→ WHAT IS ASKED:
Every entry must be echoed exactly.

-- -- --

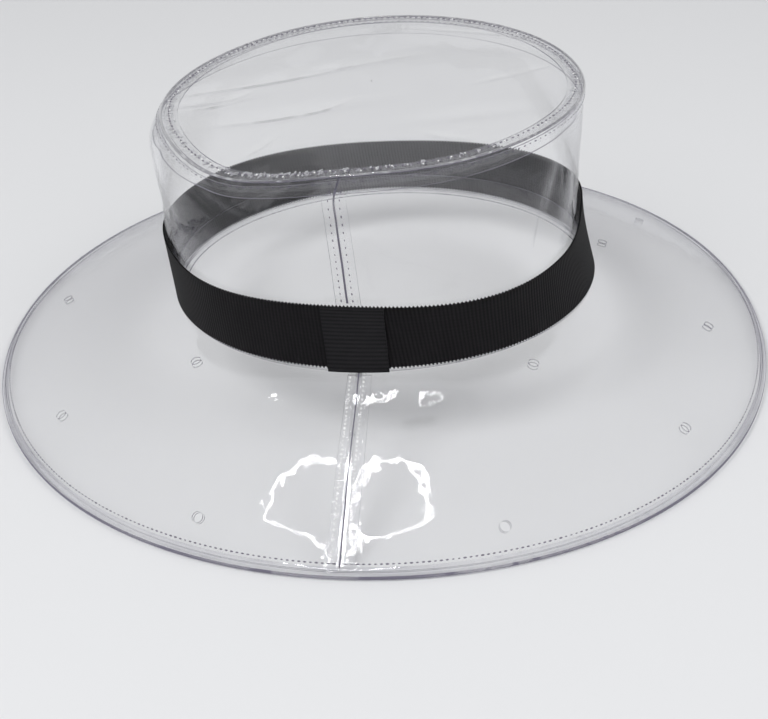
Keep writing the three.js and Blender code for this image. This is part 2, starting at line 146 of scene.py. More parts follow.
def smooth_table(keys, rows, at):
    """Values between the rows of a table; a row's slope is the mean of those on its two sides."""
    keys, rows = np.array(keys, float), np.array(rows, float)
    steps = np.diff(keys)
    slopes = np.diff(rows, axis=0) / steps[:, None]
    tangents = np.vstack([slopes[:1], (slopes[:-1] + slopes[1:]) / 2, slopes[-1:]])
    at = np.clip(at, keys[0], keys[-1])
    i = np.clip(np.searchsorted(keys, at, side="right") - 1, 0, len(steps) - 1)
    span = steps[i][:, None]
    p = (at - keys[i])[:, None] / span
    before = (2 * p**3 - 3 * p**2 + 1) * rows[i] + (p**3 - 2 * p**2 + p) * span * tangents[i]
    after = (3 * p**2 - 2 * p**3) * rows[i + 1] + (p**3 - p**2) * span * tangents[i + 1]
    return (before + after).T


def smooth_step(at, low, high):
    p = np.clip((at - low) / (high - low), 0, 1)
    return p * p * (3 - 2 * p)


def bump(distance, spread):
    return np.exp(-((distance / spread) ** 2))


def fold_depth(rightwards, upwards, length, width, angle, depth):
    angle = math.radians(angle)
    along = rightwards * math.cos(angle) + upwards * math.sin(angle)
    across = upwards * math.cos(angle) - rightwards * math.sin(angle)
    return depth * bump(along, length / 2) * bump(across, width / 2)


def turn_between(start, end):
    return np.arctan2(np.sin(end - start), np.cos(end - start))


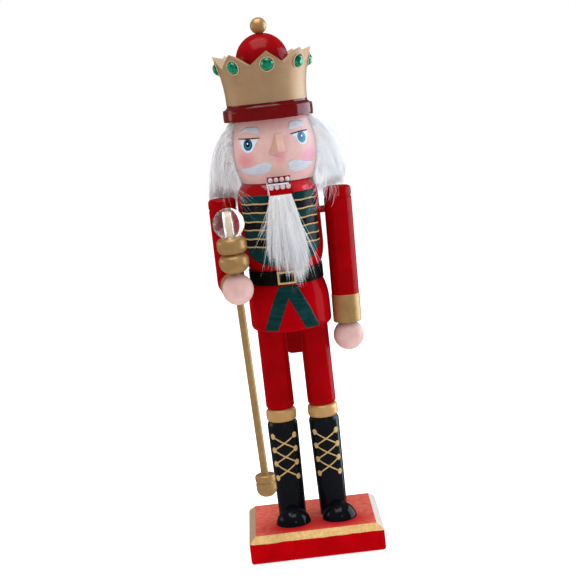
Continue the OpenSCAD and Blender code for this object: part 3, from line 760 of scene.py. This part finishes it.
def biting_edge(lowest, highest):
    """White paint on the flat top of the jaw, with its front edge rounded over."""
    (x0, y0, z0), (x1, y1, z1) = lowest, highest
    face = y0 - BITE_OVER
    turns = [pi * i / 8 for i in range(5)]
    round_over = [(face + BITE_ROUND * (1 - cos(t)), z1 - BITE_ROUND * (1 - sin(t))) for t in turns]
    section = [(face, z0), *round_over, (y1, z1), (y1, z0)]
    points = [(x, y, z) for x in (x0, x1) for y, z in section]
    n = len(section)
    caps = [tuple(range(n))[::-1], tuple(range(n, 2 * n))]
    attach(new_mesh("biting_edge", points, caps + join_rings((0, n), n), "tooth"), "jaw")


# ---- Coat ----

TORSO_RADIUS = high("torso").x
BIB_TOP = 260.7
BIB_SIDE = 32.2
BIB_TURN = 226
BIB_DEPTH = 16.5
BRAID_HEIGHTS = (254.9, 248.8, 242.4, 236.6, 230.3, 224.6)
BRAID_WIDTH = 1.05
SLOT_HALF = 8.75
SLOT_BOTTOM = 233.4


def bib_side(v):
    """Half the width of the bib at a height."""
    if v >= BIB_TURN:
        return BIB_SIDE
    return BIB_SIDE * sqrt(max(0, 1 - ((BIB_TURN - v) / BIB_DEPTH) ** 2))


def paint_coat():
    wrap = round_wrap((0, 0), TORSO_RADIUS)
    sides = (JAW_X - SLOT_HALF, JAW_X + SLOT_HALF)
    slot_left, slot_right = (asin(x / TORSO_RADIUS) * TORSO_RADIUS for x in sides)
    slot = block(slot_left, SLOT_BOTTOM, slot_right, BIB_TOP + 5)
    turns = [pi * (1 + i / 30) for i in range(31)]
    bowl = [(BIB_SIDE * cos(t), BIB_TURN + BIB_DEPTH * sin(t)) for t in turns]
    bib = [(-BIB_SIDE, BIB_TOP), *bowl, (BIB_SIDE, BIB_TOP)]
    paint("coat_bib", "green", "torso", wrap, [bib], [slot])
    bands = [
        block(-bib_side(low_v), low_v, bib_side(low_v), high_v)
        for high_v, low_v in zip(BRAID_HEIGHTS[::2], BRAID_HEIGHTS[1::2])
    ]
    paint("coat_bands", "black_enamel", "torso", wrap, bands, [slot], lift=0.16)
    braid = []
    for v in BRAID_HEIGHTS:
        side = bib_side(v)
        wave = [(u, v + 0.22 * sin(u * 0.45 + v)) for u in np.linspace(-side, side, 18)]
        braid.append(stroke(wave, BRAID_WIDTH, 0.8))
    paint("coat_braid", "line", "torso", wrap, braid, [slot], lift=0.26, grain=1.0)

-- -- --

→ SOLUTION TO THIS TASK:
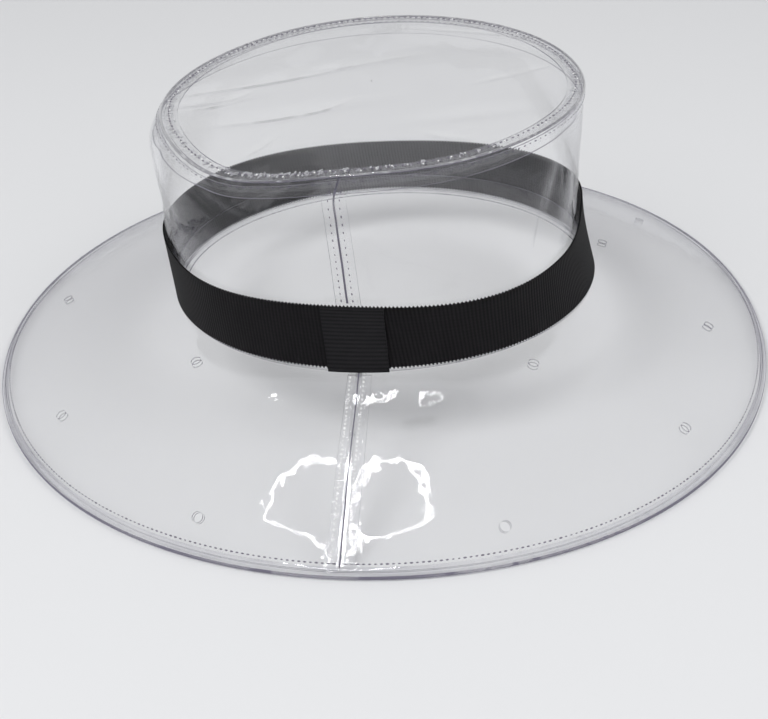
Keep writing the three.js and Blender code for this image. This is part 2, starting at line 146 of scene.py. More parts follow.
def smooth_table(keys, rows, at):
    """Values between the rows of a table; a row's slope is the mean of those on its two sides."""
    keys, rows = np.array(keys, float), np.array(rows, float)
    steps = np.diff(keys)
    slopes = np.diff(rows, axis=0) / steps[:, None]
    tangents = np.vstack([slopes[:1], (slopes[:-1] + slopes[1:]) / 2, slopes[-1:]])
    at = np.clip(at, keys[0], keys[-1])
    i = np.clip(np.searchsorted(keys, at, side="right") - 1, 0, len(steps) - 1)
    span = steps[i][:, None]
    p = (at - keys[i])[:, None] / span
    before = (2 * p**3 - 3 * p**2 + 1) * rows[i] + (p**3 - 2 * p**2 + p) * span * tangents[i]
    after = (3 * p**2 - 2 * p**3) * rows[i + 1] + (p**3 - p**2) * span * tangents[i + 1]
    return (before + after).T


def smooth_step(at, low, high):
    p = np.clip((at - low) / (high - low), 0, 1)
    return p * p * (3 - 2 * p)


def bump(distance, spread):
    return np.exp(-((distance / spread) ** 2))


def fold_depth(rightwards, upwards, length, width, angle, depth):
    angle = math.radians(angle)
    along = rightwards * math.cos(angle) + upwards * math.sin(angle)
    across = upwards * math.cos(angle) - rightwards * math.sin(angle)
    return depth * bump(along, length / 2) * bump(across, width / 2)


def turn_between(start, end):
    return np.arctan2(np.sin(end - start), np.cos(end - start))


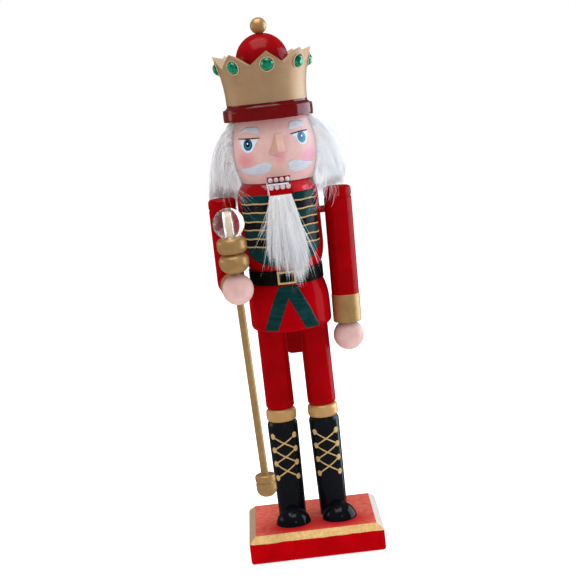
Continue the OpenSCAD and Blender code for this object: part 3, from line 760 of scene.py. This part finishes it.
def biting_edge(lowest, highest):
    """White paint on the flat top of the jaw, with its front edge rounded over."""
    (x0, y0, z0), (x1, y1, z1) = lowest, highest
    face = y0 - BITE_OVER
    turns = [pi * i / 8 for i in range(5)]
    round_over = [(face + BITE_ROUND * (1 - cos(t)), z1 - BITE_ROUND * (1 - sin(t))) for t in turns]
    section = [(face, z0), *round_over, (y1, z1), (y1, z0)]
    points = [(x, y, z) for x in (x0, x1) for y, z in section]
    n = len(section)
    caps = [tuple(range(n))[::-1], tuple(range(n, 2 * n))]
    attach(new_mesh("biting_edge", points, caps + join_rings((0, n), n), "tooth"), "jaw")


# ---- Coat ----

TORSO_RADIUS = high("torso").x
BIB_TOP = 260.7
BIB_SIDE = 32.2
BIB_TURN = 226
BIB_DEPTH = 16.5
BRAID_HEIGHTS = (254.9, 248.8, 242.4, 236.6, 230.3, 224.6)
BRAID_WIDTH = 1.05
SLOT_HALF = 8.75
SLOT_BOTTOM = 233.4


def bib_side(v):
    """Half the width of the bib at a height."""
    if v >= BIB_TURN:
        return BIB_SIDE
    return BIB_SIDE * sqrt(max(0, 1 - ((BIB_TURN - v) / BIB_DEPTH) ** 2))


def paint_coat():
    wrap = round_wrap((0, 0), TORSO_RADIUS)
    sides = (JAW_X - SLOT_HALF, JAW_X + SLOT_HALF)
    slot_left, slot_right = (asin(x / TORSO_RADIUS) * TORSO_RADIUS for x in sides)
    slot = block(slot_left, SLOT_BOTTOM, slot_right, BIB_TOP + 5)
    turns = [pi * (1 + i / 30) for i in range(31)]
    bowl = [(BIB_SIDE * cos(t), BIB_TURN + BIB_DEPTH * sin(t)) for t in turns]
    bib = [(-BIB_SIDE, BIB_TOP), *bowl, (BIB_SIDE, BIB_TOP)]
    paint("coat_bib", "green", "torso", wrap, [bib], [slot])
    bands = [
        block(-bib_side(low_v), low_v, bib_side(low_v), high_v)
        for high_v, low_v in zip(BRAID_HEIGHTS[::2], BRAID_HEIGHTS[1::2])
    ]
    paint("coat_bands", "black_enamel", "torso", wrap, bands, [slot], lift=0.16)
    braid = []
    for v in BRAID_HEIGHTS:
        side = bib_side(v)
        wave = [(u, v + 0.22 * sin(u * 0.45 + v)) for u in np.linspace(-side, side, 18)]
        braid.append(stroke(wave, BRAID_WIDTH, 0.8))
    paint("coat_braid", "line", "torso", wrap, braid, [slot], lift=0.26, grain=1.0)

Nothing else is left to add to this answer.